Here’s the hidden angle most analysts miss: the Kremlin’s statement is as much about information warfare as about geopolitics. By broadcasting “no prospects,” Moscow aims to demoralize Ukrainian forces and Western taxpayers. If Europe’s far-right parties capitalize on war fatigue to cut aid, Ukraine’s military position weakens, and Russia gets better terms. In crypto terms, this is a “fear, uncertainty, and doubt” attack on market sentiment. The actual ground situation hasn’t changed — the front line is static — but the narrative has. You don’t trade reality; you trade perception of reality.

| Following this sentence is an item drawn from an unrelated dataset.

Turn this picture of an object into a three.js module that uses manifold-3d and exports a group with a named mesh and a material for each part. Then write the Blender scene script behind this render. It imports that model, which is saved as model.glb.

Now consider the crypto-specific fallout. If Western aid to Ukraine stalls, Ukraine will lean even harder on crypto donations. That could create a floor for BTC and ETH as Ukrainian supporters buy coins to send to wallets. Conversely, if the U.S. Congress passes the next $60 billion aid package, the dollar strengthens, and BTC dips. This binary outcome is already priced into options markets: the 30-day 25-delta skew for BTC options is at -2.5, indicating a slight put premium — but nothing extreme. The market is betting on a range-bound chop, not a crash.

Takeaway
The Kremlin statement adds a new layer of uncertainty to an already opaque macro environment, but it does not change the fundamental trajectory of crypto markets. The bullish thesis for Bitcoin — as a non-sovereign store of value in a world of fractured alliances — actually strengthens with each geopolitical breakdown. However, in the short term, liquidity is king. The on-chain flows tell me that large holders are de-risking, not capitulating. The next watch point is the U.S. Consumer Price Index release next week and the European Central Bank rate decision. If both point to persistent inflation, BTC could retest $66,000. If the data softens, expect a relief rally to $70,000. Either way, the Kremlin’s no-peace signal is a reminder that in times of war, cash — and stablecoins — is a strategic asset. Monitor Aave and Compound utilization rates: if they spike, hedge. If they drop, accumulate. The smartest move right now is to stay nimble, keep dry powder, and let the data guide the next entry.